The yield of MAN is also below that of the SP. MAN current yield is 1.32%. The average is about 2.65 for the SP. Remember that compounded dividend may help your investment grow and offset any near term losses.

MAN's current profit margins of .7% also leaves growth oriented investors to be very cautious. Stock prices usually follow bursting sales and net income. EPS is a -82.09% and sales are a -35.70% for the year compared to last year.

Profit margins also continue to be very uneven, thus difficult to project business activity due to the nature of this cyclical cycle. Current year is 1.02%, last year 2.36%, two years ago it was 2.27%.

MAN also has a debt load, currently at 33.10%. Companies borrow to expand, however as sales falls, and credit conditions remain tight it is advised to look at companies that don't need to borrow, or leverage themselves as much to grow. If another recession becomes present in the near term once this initial stimulus wears off, then this debt may possibly become a problem.
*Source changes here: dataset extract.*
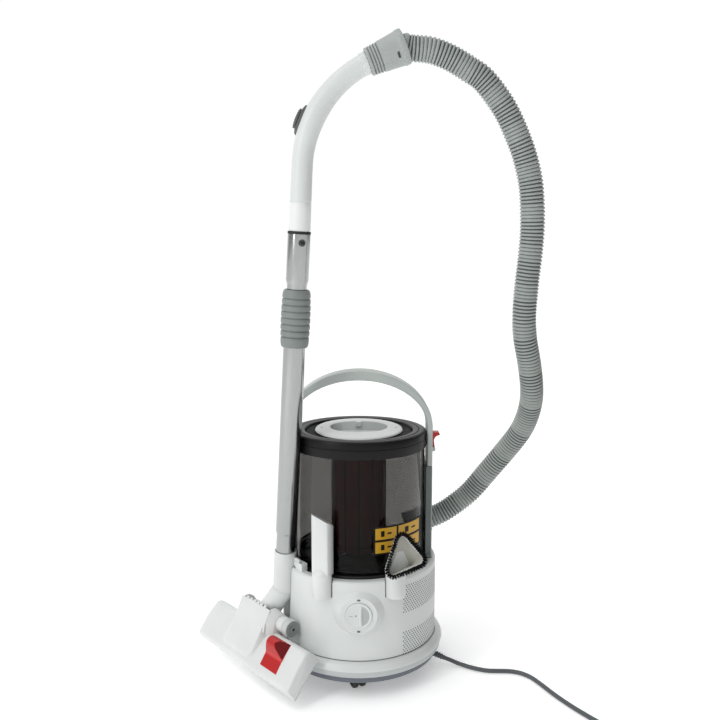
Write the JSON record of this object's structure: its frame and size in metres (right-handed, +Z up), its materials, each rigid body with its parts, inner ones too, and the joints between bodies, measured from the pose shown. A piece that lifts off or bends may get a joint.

So the bottom line, is that growth oriented investors should look elsewhere for a better story. Value investors should probably look elsewhere for a higher yield. While, those that fall in between should wait and see earnings on the 21st of this month. This is important as MAN projects this to be their strongest quarter of the year. However, will this justify their current valuation. At the mutiples of well over 75x current earnings, and with sales and profit margins as weak as they are, MAN should not be trading at the current multiples. It is out of line versus its peers and versus the market. If there are any questions regarding this analysis feel free to shoot a comment, and I will be more then happy to respond.



Friday, October 9, 2009

Initial Claims Ending Week Oct 3 2009 US

Current the official unemployment rate in the US is 9.8%. Economist feel that it will take till 2013 to have our unemployment hit 5%.

""Never before has business shed so many workers so fast, so many people failed to find work who are looking for work, and so many dropped out of the labor force as in the current circumstance," said Allen Sinai at Decision Economics."

The Labor Department reported that initial claims fell 33,000 to 521,000 in the week ended Oct. 3.

However, the decrease in continuing claims likely reflects people exhausting their unemployment benefits after several months of looking for work. This does not reflect that jobs are abundant, nor does it mean that economic conditions have improved dramatically.

Sunday, October 4, 2009

Sept 2009 Unemployment Numbers

Pretty bleak numbers came out this past Friday.

263,000 jobs lost vs. estimate of 175,000

Job losses up to 7.2 million

While the unemployment rate edged up to 9.8%

785,000 had stated that they were not working through a household study, rather then employer study.

U-6 rises from 16.8% to 17%. A clear tale that businesses continue to generate weak business growth for their products and services. The U-6 includes part-timers who want  full-time work but can't find one.

Weekly hours ticked down from 33.1 to 33.0. This continues to be a weak number especially when employers tend to add hours to current employees rather then hire temporary workers at the first sign of an improving economy. Staffing firms such as Robert Half, Manpower have said they see some regions stabilize. However, most regions continue to be weak in growth. I will touch on the point that certain stocks in this sector continue to be richly and overly priced.

Thursday, October 1, 2009

U.S. Initial Jobless Claims Rose 17,000 to 551,000

The number of Americans filing first-time claims for jobless benefits rose more than forecast last week, a sign companies are still cutting workers as the economy pulls out of the recession.

Applications rose by 17,000 to 551,000 in the week ended Sept. 26, from a revised 534,000 the week before, Labor Department data showed today in Washington.

The economy is on track for a jobless recovery and unemployment will likely remain high well into next year,” said Sal Guatieri, a senior economist at BMO Capital Markets in Toronto. “We’re just not seeing a pickup in hiring. It means a long road to full recovery.”

Forty-one states and territories reported an increase in claims, while 12 reported a decrease. These data are reported with a one-week lag.